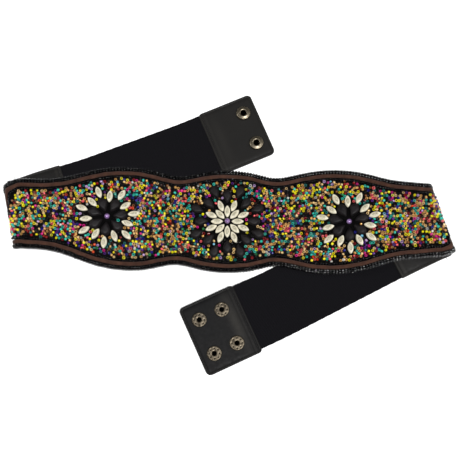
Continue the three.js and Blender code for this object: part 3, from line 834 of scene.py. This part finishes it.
def local_frame(u, v, w):
    """Ways along, across and out of the beaded face at places on the flat belt."""
    here = fold(u, v, w)
    up = fold(u, v, w + 0.2) - here
    ahead = fold(u + 0.2, v, w) - fold(u - 0.2, v, w)
    up /= np.linalg.norm(up, axis=1)[:, None]
    ahead -= np.sum(ahead * up, axis=1)[:, None] * up
    ahead /= np.linalg.norm(ahead, axis=1)[:, None]
    return ahead, np.cross(up, ahead), up


def seed_beads():
    dice = np.random.default_rng(41)
    chart = scatter_seeds(17, 2.64)
    u, v = flat_from_chart(chart)
    count = len(u)
    weights = np.array([row[2] for row in BEAD_COLOURS], float)
    kinds = dice.choice(len(BEAD_COLOURS), count, p=weights / weights.sum())
    tree = kdtree.KDTree(count)
    for i, (x, y) in enumerate(chart):
        tree.insert((x, y, 0), i)
    tree.balance()
    for i in range(count):
        if dice.random() < 0.02:
            near = tree.find_n((*chart[i], 0), 4)
            kinds[i] = kinds[near[dice.integers(1, 4)][1]]
    turn = dice.uniform(0, math.pi, count)
    standing = dice.random(count) < 0.64
    lift = np.where(standing, dice.normal(math.pi / 2, 0.22, count), dice.normal(0, 0.22, count))
    axes = tilted_axes(local_frame(u, v, SEED_HEIGHT), turn, lift)
    width = dice.normal(0.98, 0.09, count).clip(0.78, 1.14)
    length = dice.normal(1.0, 0.12, count).clip(0.75, 1.3)
    w = np.where(standing, 2.75 + 0.35 * dice.random(count), 3.05 + 0.35 * dice.random(count))
    places = fold(u, v, w)
    sizes = np.column_stack([width, width, length])
    for name, mine in (
        ("seed_beads_left", u < -62),
        ("seed_beads_centre", (u >= -62) & (u < 62)),
        ("seed_beads_right", u >= 62),
    ):
        beads_object(
            name, places[mine], axes[mine], dice.uniform(0, 6.28, mine.sum()), sizes[mine],
            kinds[mine], SEED_SHAPE, bead_materials, "seed_bead_field",
        )


def inner_row():
    """Uneven row of black beads just inside the lace."""
    dice = np.random.default_rng(5)
    line, outward = spaced_lace_line(2.3, -3.2, 3.0)
    count = len(line)
    out = -3.2 + dice.normal(0, 0.18, count)
    u, v = beside(line, outward, out)
    w = 2.65 + dice.uniform(0, 0.3, count)
    turn = dice.uniform(0, math.pi, count)
    lift = dice.normal(0, 0.5, count)
    axes = tilted_axes(local_frame(u, v, w), turn, lift)
    sizes = np.ones((count, 3)) * dice.normal(0.95, 0.06, count)[:, None]
    beads_object(
        "inner_black_beads", fold(u, v, w), axes, dice.uniform(0, 6.28, count), sizes,
        np.zeros(count, int), INNER_SHAPE, [black_bead], "seed_bead_field",
    )


# Whipstitched beads over the edge: out from the lace line, height w, tilt down over the edge, size
STITCH_BEADS = [(2.85, 3.1, 4, 0.93), (4.4, 2.75, 34, 1.0), (4.78, 1.35, 82, 1.04)]


def edge_beads():
    dice = np.random.default_rng(9)
    glint_dice = np.random.default_rng(10)
    line, outward = spaced_lace_line(2.62, 4.6, 2.6)
    count = len(line)
    places, axes, sizes, kinds = [], [], [], []
    for out, w, tilt, size in STITCH_BEADS:
        shift = out + dice.normal(0, 0.06, count)
        height = w + dice.normal(0, 0.05, count)
        u, v = beside(line, outward, shift)
        here = fold(u, v, height)
        up = fold(u, v, height + 0.2) - here
        away = fold(u + outward[:, 0] * 0.2, v + outward[:, 1] * 0.2, height) - here
        up /= np.linalg.norm(up, axis=1)[:, None]
        away /= np.linalg.norm(away, axis=1)[:, None]
        lean = np.radians(tilt) + dice.normal(0, 0.06, count)
        side_way = np.cross(up, away)
        sway = dice.normal(0, 0.06, count)
        axis = np.cos(lean)[:, None] * away - np.sin(lean)[:, None] * up + sway[:, None] * side_way
        places.append(here)
        axes.append(axis)
        sizes.append(np.ones((count, 3)) * size * dice.normal(1, 0.04, count)[:, None])
        # Three in four edging beads on the lower side right of u 40, and up to two in five at the top
        # middle, take the brighter copy: painted glints
        glint_share = np.where(outward[:, 1] < 0, 0.75 * (u > 40), 0.4 * np.exp(-((u / 45) ** 2)))
        kinds.append(glint_dice.random(count) < glint_share)
    places, axes, sizes = np.vstack(places), np.vstack(axes), np.vstack(sizes)
    total = len(places)
    beads_object(
        "edge_black_beads", places, axes, dice.uniform(0, 6.28, total), sizes,
        np.concatenate(kinds).astype(int), EDGE_SHAPE, [black_bead, glint_bead], "edge_beading",
    )


def thread_bundle(name, reach, height, radius, node):
    """Bundle of thread that runs under a row of beads."""
    line, outward = spaced_lace_line(2.0, reach, 1.9)
    sides = 8
    verts = []
    for j in range(sides):
        angle = 2 * math.pi * j / sides
        out = reach + radius * math.cos(angle)
        verts.append(fold(*beside(line, outward, out), height + radius * math.sin(angle)))
    verts = np.stack(verts, axis=1).reshape(-1, 3)
    add_object(name, verts, loop_faces(len(line), sides), [felt], node)


seed_beads()
inner_row()
edge_beads()
thread_bundle("edge_thread", 4.15, 1.9, 0.75, "edge_beading")
thread_bundle("inner_thread", -3.4, 1.75, 0.9, "seed_bead_field")


# Lace
LACE_SECTION = [
    (-1.6, 2.5), (-1.62, 3.05), (-1.36, 3.42), (-0.65, 3.56), (0, 3.52),
    (0.65, 3.56), (1.36, 3.42), (1.62, 3.05), (1.6, 2.5), (0, 2.45),
]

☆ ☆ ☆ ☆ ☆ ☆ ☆

(TASK TO COMPLETE)
Return the material in full, exactly as shown.

(OUTPUT OF THE TASK)
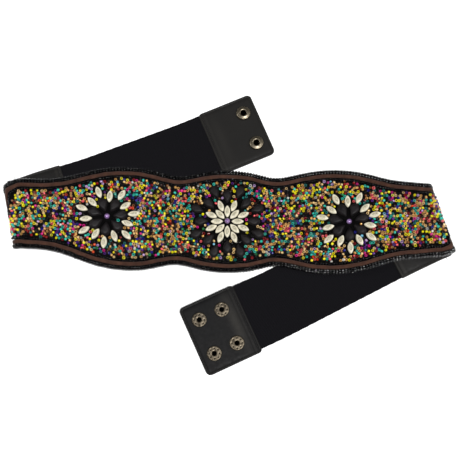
Continue the three.js and Blender code for this object: part 3, from line 834 of scene.py. This part finishes it.
def local_frame(u, v, w):
    """Ways along, across and out of the beaded face at places on the flat belt."""
    here = fold(u, v, w)
    up = fold(u, v, w + 0.2) - here
    ahead = fold(u + 0.2, v, w) - fold(u - 0.2, v, w)
    up /= np.linalg.norm(up, axis=1)[:, None]
    ahead -= np.sum(ahead * up, axis=1)[:, None] * up
    ahead /= np.linalg.norm(ahead, axis=1)[:, None]
    return ahead, np.cross(up, ahead), up


def seed_beads():
    dice = np.random.default_rng(41)
    chart = scatter_seeds(17, 2.64)
    u, v = flat_from_chart(chart)
    count = len(u)
    weights = np.array([row[2] for row in BEAD_COLOURS], float)
    kinds = dice.choice(len(BEAD_COLOURS), count, p=weights / weights.sum())
    tree = kdtree.KDTree(count)
    for i, (x, y) in enumerate(chart):
        tree.insert((x, y, 0), i)
    tree.balance()
    for i in range(count):
        if dice.random() < 0.02:
            near = tree.find_n((*chart[i], 0), 4)
            kinds[i] = kinds[near[dice.integers(1, 4)][1]]
    turn = dice.uniform(0, math.pi, count)
    standing = dice.random(count) < 0.64
    lift = np.where(standing, dice.normal(math.pi / 2, 0.22, count), dice.normal(0, 0.22, count))
    axes = tilted_axes(local_frame(u, v, SEED_HEIGHT), turn, lift)
    width = dice.normal(0.98, 0.09, count).clip(0.78, 1.14)
    length = dice.normal(1.0, 0.12, count).clip(0.75, 1.3)
    w = np.where(standing, 2.75 + 0.35 * dice.random(count), 3.05 + 0.35 * dice.random(count))
    places = fold(u, v, w)
    sizes = np.column_stack([width, width, length])
    for name, mine in (
        ("seed_beads_left", u < -62),
        ("seed_beads_centre", (u >= -62) & (u < 62)),
        ("seed_beads_right", u >= 62),
    ):
        beads_object(
            name, places[mine], axes[mine], dice.uniform(0, 6.28, mine.sum()), sizes[mine],
            kinds[mine], SEED_SHAPE, bead_materials, "seed_bead_field",
        )


def inner_row():
    """Uneven row of black beads just inside the lace."""
    dice = np.random.default_rng(5)
    line, outward = spaced_lace_line(2.3, -3.2, 3.0)
    count = len(line)
    out = -3.2 + dice.normal(0, 0.18, count)
    u, v = beside(line, outward, out)
    w = 2.65 + dice.uniform(0, 0.3, count)
    turn = dice.uniform(0, math.pi, count)
    lift = dice.normal(0, 0.5, count)
    axes = tilted_axes(local_frame(u, v, w), turn, lift)
    sizes = np.ones((count, 3)) * dice.normal(0.95, 0.06, count)[:, None]
    beads_object(
        "inner_black_beads", fold(u, v, w), axes, dice.uniform(0, 6.28, count), sizes,
        np.zeros(count, int), INNER_SHAPE, [black_bead], "seed_bead_field",
    )


# Whipstitched beads over the edge: out from the lace line, height w, tilt down over the edge, size
STITCH_BEADS = [(2.85, 3.1, 4, 0.93), (4.4, 2.75, 34, 1.0), (4.78, 1.35, 82, 1.04)]


def edge_beads():
    dice = np.random.default_rng(9)
    glint_dice = np.random.default_rng(10)
    line, outward = spaced_lace_line(2.62, 4.6, 2.6)
    count = len(line)
    places, axes, sizes, kinds = [], [], [], []
    for out, w, tilt, size in STITCH_BEADS:
        shift = out + dice.normal(0, 0.06, count)
        height = w + dice.normal(0, 0.05, count)
        u, v = beside(line, outward, shift)
        here = fold(u, v, height)
        up = fold(u, v, height + 0.2) - here
        away = fold(u + outward[:, 0] * 0.2, v + outward[:, 1] * 0.2, height) - here
        up /= np.linalg.norm(up, axis=1)[:, None]
        away /= np.linalg.norm(away, axis=1)[:, None]
        lean = np.radians(tilt) + dice.normal(0, 0.06, count)
        side_way = np.cross(up, away)
        sway = dice.normal(0, 0.06, count)
        axis = np.cos(lean)[:, None] * away - np.sin(lean)[:, None] * up + sway[:, None] * side_way
        places.append(here)
        axes.append(axis)
        sizes.append(np.ones((count, 3)) * size * dice.normal(1, 0.04, count)[:, None])
        # Three in four edging beads on the lower side right of u 40, and up to two in five at the top
        # middle, take the brighter copy: painted glints
        glint_share = np.where(outward[:, 1] < 0, 0.75 * (u > 40), 0.4 * np.exp(-((u / 45) ** 2)))
        kinds.append(glint_dice.random(count) < glint_share)
    places, axes, sizes = np.vstack(places), np.vstack(axes), np.vstack(sizes)
    total = len(places)
    beads_object(
        "edge_black_beads", places, axes, dice.uniform(0, 6.28, total), sizes,
        np.concatenate(kinds).astype(int), EDGE_SHAPE, [black_bead, glint_bead], "edge_beading",
    )


def thread_bundle(name, reach, height, radius, node):
    """Bundle of thread that runs under a row of beads."""
    line, outward = spaced_lace_line(2.0, reach, 1.9)
    sides = 8
    verts = []
    for j in range(sides):
        angle = 2 * math.pi * j / sides
        out = reach + radius * math.cos(angle)
        verts.append(fold(*beside(line, outward, out), height + radius * math.sin(angle)))
    verts = np.stack(verts, axis=1).reshape(-1, 3)
    add_object(name, verts, loop_faces(len(line), sides), [felt], node)


seed_beads()
inner_row()
edge_beads()
thread_bundle("edge_thread", 4.15, 1.9, 0.75, "edge_beading")
thread_bundle("inner_thread", -3.4, 1.75, 0.9, "seed_bead_field")


# Lace
LACE_SECTION = [
    (-1.6, 2.5), (-1.62, 3.05), (-1.36, 3.42), (-0.65, 3.56), (0, 3.52),
    (0.65, 3.56), (1.36, 3.42), (1.62, 3.05), (1.6, 2.5), (0, 2.45),
]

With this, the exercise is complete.